では、液化設備があれば、この差は埋まるのでしょうか。同じ商品の地域間の値差は、通常であれば裁定が働き、輸送コストや販売までの負担金利に収束します。パイプラインの天然ガスをLNGに加工するための液化コストは百万BTUあたり3ドル程度(後述の韓国KOGAS向け契約価格)です。輸出が想定されるメキシコ湾から日本までのLNG船の輸送コスト(FOB)は同4ドル程度と想定されます。これにLNG設備までのパイプライン使用料、海上輸送保険料などを加味すると、米国のパイプラインガスをLNGにして日本に輸出するまでにかかるコストは百万BTUあたり8ドルから9ドル程度になるとみられます。これが価格の裁定が働いた場合に想定される日本と米国の天然ガスの価格差です。諸制約が排除され価格の裁定が働いた場合、日米天然ガス価格の値差は百万BTU当たり前述の16ドルから10ドル弱まで縮小すると考えられます
ところで、現在米国では将来的に増産される国産の天然ガスをLNGにして輸出する計画が進められています。2012年5月時点で、米国全体で年間14,200万トン(液化能力)程度の天然ガス液化設備建設計画が存在します。世界最大のLNG輸入国である日本における2011年の輸入量が7,850万トンですから、日本の約2年分の需要に匹敵する壮大な計画です。

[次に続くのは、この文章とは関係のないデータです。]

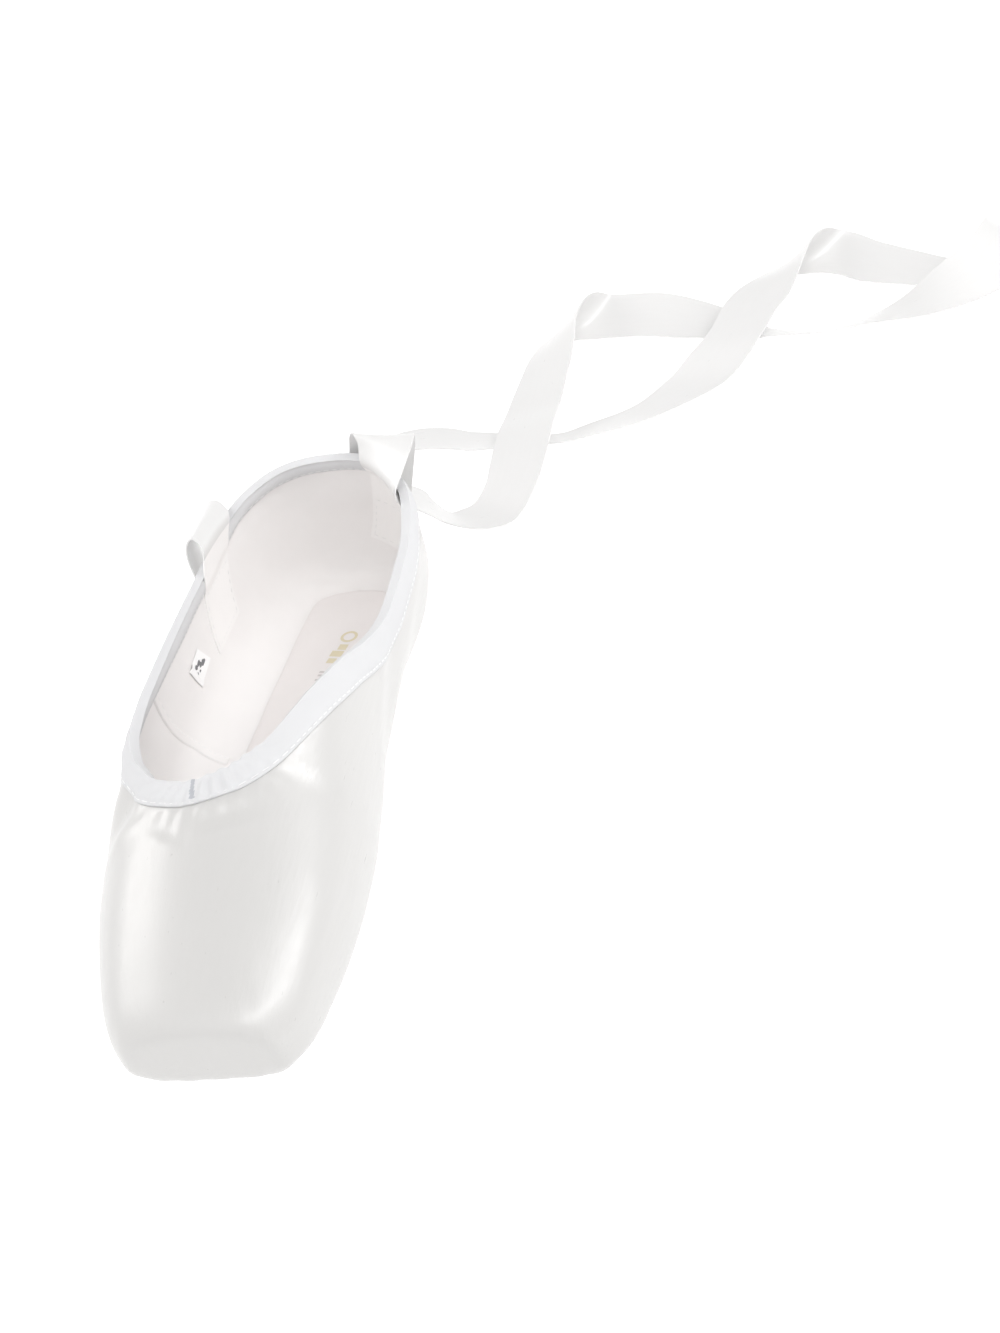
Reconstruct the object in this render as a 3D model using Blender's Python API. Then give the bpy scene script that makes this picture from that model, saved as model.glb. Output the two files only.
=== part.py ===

もっとも、日本が米国からLNGを輸入するためには、別のハードルがあります。米国からの天然ガス輸出は、1938年に制定された天然ガス法において、「公益」と「エネルギー安全保障」に合致することが条件に定められています。天然ガス輸出には米エネルギー省(DOE)の許可が必要です。FTA締結国は公益に合致すると見なされますが、日本を含む非FTA締結国への輸出は扱いが異なり容易には許可が下りません。その上、DOEの輸出許可とは別に、LNG輸出基地の建設には米国連邦エネルギー規制委員会(FERC)の許可取得、環境保護庁(EPA)や当該州政府の承認手続きなど、クリアすべきハードルが多数存在します。
2012年5月末時点で非FTA国向けの輸出許可およびFERCによる輸出基地建設許可が出ているのは、ルイジアナ州のサビーヌパス・プロジェクト1件(液化能力、約2,000万トン)のみです。しかも、このプロジェクトは、英BG、西Gas Natural Fenosaに加え、2011年12月に印GAILと、2012年1月には韓KOGASが長期供給契約を締結しており、長期契約以外のSPOTによる輸出量は限定的になると見られます。日本が米国からLNGを長期契約で購入するためには新しいプロジェクトに対する様々な許認可が下りるのを待つ必要がありますが、天然ガス輸出に伴う国内天然ガス価格や環境への影響などを熟考する必要があるとされており、実際にどの程度輸出が可能となるかは未知数です。
東日本大震災前の天然ガス価格は、日本のLNG輸入価格が同10ドル、米国の天然ガスが同4ドルでしたので、値差は6ドルしかありませんでした。先述の通り、値差が8ドル以下の場合は米国からの輸入はかえって割高となります。米国本土からLNG輸出が始まるのは早くても2015年ですから、割安なLNGが入手できるとは限りません。しかし、2011年、日本のLNG輸入量は前年比で12%増加しました。量にすると850万トンの増加です。これを確保するため、日本はあらゆる国からの輸入を試みました。世界のLNG生産国は18カ国ですが、そのうちリビアを除く17カ国から輸入したことになります。日本がLNGの大量輸入国である以上、エネルギー安全保障の観点からも、米国からのLNG輸入の実現に向けた取り組みが官民両面から進むものと思われます。